Free parking, free wifi and signing bonuses are just some of the perks apartment building owners are offering prospective tenants as competition in the rental market intensifies.
According to a new report from real estate research firm Urbanation, 66 per cent of rental projects in the Greater Toronto Hamilton Area (GTHA) offered incentives to attract tenants in the first quarter of 2026 — up from 62 per cent a year ago and double the amount offered two years ago.
Urbanation said the use of incentives has become widespread in the GTHA, with institutional, purpose-built operators such as CAPREIT and Minto Apartments offering months of free rent, free parking and “special offers” like free WiFi and $500 signing bonuses.
The firm found that the most common incentive in the first quarter of the year was two months of free rent, offered by 47 per cent of rental projects, up from 32 per cent in the same period last year. At the same time, the number of projects offering one rent-free month dropped to 42 per cent from 53 per cent last year.
Other variations of the free rent theme became popular in the first quarter, with offers of a free month-and-a-half and a free three months increasing from two per cent to six per cent and one per cent to four per cent, respectively.
A break on rent wasn’t the only incentive that became more common last year. Cash move-in bonuses also topped the list of perks, jumping from 10 per cent to 17 per cent year over year in Q1.
Rising inventory and weakened demand in both the resale and new condo market have redirected investors and institutional buyers to the rental market. Canada Mortgage and Housing Corporation has also noted a rise in projects pivoting from ownership to rental over the last year.
Purpose-built rentals are facing unprecedented competition, said Shaun Hildebrand, president of Urbanation.

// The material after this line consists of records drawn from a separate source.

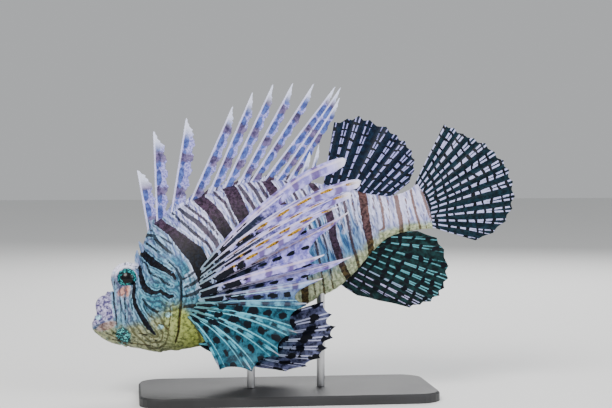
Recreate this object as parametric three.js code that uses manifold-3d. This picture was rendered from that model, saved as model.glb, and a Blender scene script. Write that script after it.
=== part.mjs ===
// Red lionfish, life size, still, on a display stand. Millimetres, +Z up, head towards -X,
// the fish's left side towards -Y, origin at the middle of the stand's underside.
//
// The fish is first built straight: s runs back from the tip of the snout, u runs up, w runs
// out to the fish's left. bend() then curves it as its backbone bends, and the group that holds
// the fish banks, pitches and lifts it over the stand.
import * as THREE from "three";
import { mergeVertices } from "three/addons/utils/BufferGeometryUtils.js";
import Module from "manifold-3d";

// Driving dimensions
const posture = { pitch: 17.4, bank: 9, headTurn: 1, tailTurn: -3, turnFrom: 45, turnTo: 205 };
const hang = { pivot: 120, x: -8, y: 4, z: 86 };
const gap = 0.3;
const around = 28;

// Girth of the body: [s, back, belly, half width]
const girth = [
  [-2, -1.5, -8, 3.5], [1, 2, -12.5, 6], [5, 7.5, -16.6, 8], [9, 12.2, -19.6, 9.6],
  [13.5, 14.2, -22.2, 11], [18, 14.4, -24.6, 12.2], [24, 19, -27.5, 13.4], [31, 24.5, -30.4, 14.8],
  [38, 29.5, -33, 16.6], [44, 37.5, -34.6, 18.2], [50, 45, -35.6, 19.4], [56, 48.4, -36.3, 20],
  [68, 51.4, -37.8, 20.6], [82, 54.4, -38.6, 20.4], [104, 56, -37.6, 18.8], [122, 54.4, -34.8, 16.6],
  [139, 50, -31, 14], [154, 44.8, -28.5, 11.6], [168, 37.6, -22.5, 9.4], [183, 29.4, -13.5, 7.6],
  [195, 22.2, -8, 6.2], [206, 17.6, -7.6, 5.2], [216, 17.2, -9, 4.4], [226, 19.8, -11.3, 3],
];

// Eye, lid and face
const eye = { s: 27.4, u: 18.6, w: 5.6, radius: 8, inner: 1.8 };
const orbit = { length: 10.5, height: 10.4, width: 6.8, w: 4.2 };
const lidRing = { radius: 7.3, thick: 1.5, w: 9.9 };
const lowLid = { s: 25.3, u: 11.4, w: 6.6, radius: 6.2 };
const headSpikes = [[36.4, 25.6, 6, 2.4, 8.5, 2.6], [42.5, 33.5, 5.5, -1, 5.5, 2], [37, 3, 14.5, 15, -4, 2]];
const lip = { radius: 1.5, depth: 0.93, line: [[-1.2, -3.6], [2, -4.9], [5, -6.6], [8, -9.8], [10.6, -13.4]] };
const nostril = { s: 13.5, u: 11.2, w: 3.4, radius: 1.5, bore: 0.8, tall: 2.2 };
const mouthLine = [[-7, -2.4], [-1, -3.8], [4.5, -6], [8, -9.8], [11, -14], [17, -20], [26, -44]];
const gillLine = [[40, 70], [46, 44], [55, 26], [58.5, 9], [54.5, -5], [48, -22], [42, -50]];
const gillCover = { front: 36, high: 14, low: -22, depth: 9 };
const stalkLine = [[189, 60], [193, 20], [193, -8], [190, -40]];

// Spines of the first dorsal fin: [root s, root u, lean, length, banner width]
const dorsalSpines = [
  [49.3, 43.3, 78, 40, 4.6], [55.3, 44.1, 74.5, 63.5, 5.2], [65.5, 47.7, 63.5, 66.5, 5.6],
  [78.4, 51.2, 48.5, 72.5, 5.4], [91.2, 52.2, 49, 77, 5.2], [102.2, 53.5, 47, 79, 5],
  [110.9, 52.2, 44, 80.5, 4.8], [119.2, 52, 39.5, 81, 4.4], [127.1, 50.1, 35, 82.5, 4.2],
  [135.6, 47.9, 37.5, 78.5, 3.8], [143.4, 46, 40, 67.5, 3.4], [149.9, 42.9, 50.5, 24, 2.4],
  [156.1, 40.1, 56, 29, 1.8],
];

// The other fins: root line, then for each ray its lean, its length and its turn along the way.
// Angles are up from the line running straight back; out is how far the tip stands out sideways.
const softDorsal = {
  root: [[165.6, 36.3], [203.6, 16]], join: 0.86,
  lean: [62, 57.5, 54.5, 50.5, 42, 36.5, 33, 28, 25, 22, 20],
  length: [44, 48, 51.5, 50.5, 50, 47.5, 45.5, 41.5, 36, 28.5, 18],
};
const caudal = {
  root: [[221.5, 18], [222.8, -8.6]], join: 0.9,
  lean: [45.5, 39, 33, 27, 21.5, 15.5, 10, 5.5, 0, -7, -12.5, -19, -26.5, -35],
  length: [47, 49.5, 51, 54.5, 58.5, 60.5, 63, 63.5, 63, 61.5, 58, 52.5, 44, 32.5],
};
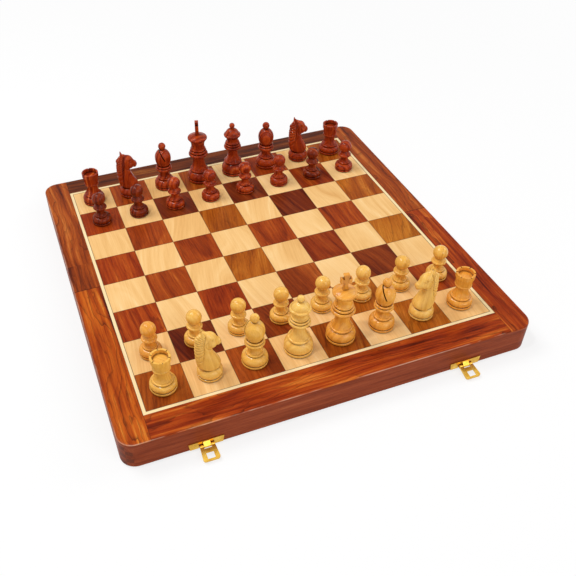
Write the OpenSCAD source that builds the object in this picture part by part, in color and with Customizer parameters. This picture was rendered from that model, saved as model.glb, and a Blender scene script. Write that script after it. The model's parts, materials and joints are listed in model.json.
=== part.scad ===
// Folding chess box: two shallow half-boxes hinged rim to rim, with the playing surface on
// their outsides, two brass hasps and a set of 32 turned and carved men.
// Origin: middle of the fold line, in the plane of the rims that the open box rests on.
// +X runs along the ranks to the right, +Y away from the hasps, +Z up. Millimetres.

/* [Board] */
// Side of one square
square = 37.8; // [34:0.2:42]
// Width of the pale stringing line round the field
stringing_w = 3; // [1.5:0.1:5]
// Width of the border outside the stringing
border_w = 23.8; // [20:0.1:32]
// Thickness of the squares, the stringing and the border
top_t = 4; // [3:0.1:6]
// Radius of the outer corners, seen from above
corner_r = 13; // [11:0.5:18]
// Rounding of the upper outer edge
edge_r = 1.6; // [0.6:0.1:2.5]

/* [Box] */
// Height of one half-box
half_h = 26; // [24:0.5:36]
// Thickness of the side walls
wall_t = 9; // [8:0.1:11]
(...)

“Rental operators are grappling with a deluge of supply at the moment, due to intense competition from the condo market and a surge in tenants moving to get a better deal,” he said.
Vacancy rates in buildings that have passed the lease-up phase and are now operating normally increased by 5.4 per cent in the first quarter of 2026, up from 3.6 per cent a year earlier.
Urbanation reported that this occurred as population inflow slowed and tenant turnover added to the supply of available units. The availability rate, which includes vacant units and units that have an imminent vacancy on the books, reached a record 8.0 per cent.
The impact of rising vacancies and more units coming to market is beginning to show up in pricing. Urbanation found that, when accounting for the monetary value of incentives offered in the market, net rents in the first quarter declined by 3.8 per cent annually to a 16-quarter low of $3.52 per square foot. The incentives reduced rents by an average of 13 per cent or $379.
“This brought purpose-built rents in line with condo rents averaging $2,543 in Q1,” Urbanation said in its report.
While it appears that rental completions slowed to the tune of 61 per cent year over year in the first quarter, Urbanation reported that the eight-quarter low of 915 units negates several projects that pushed occupancy timelines to later quarters. More than 3,200 units across 17 projects are expected to come online in the second quarter alone, and nearly 9,000 units are expected over the next year.
Developers are continuing to advance new rental projects in early 2026, with 3,674 units (up 12 per cent) breaking ground in the first quarter, bringing the latest 12-month total for starts to a multi-decade high of 10,388 units.
“Supply pressures will persist this year as apartment completions run high and population growth slows, creating a window of opportunity for renters to capitalize on improved affordability,” Hildebrand said.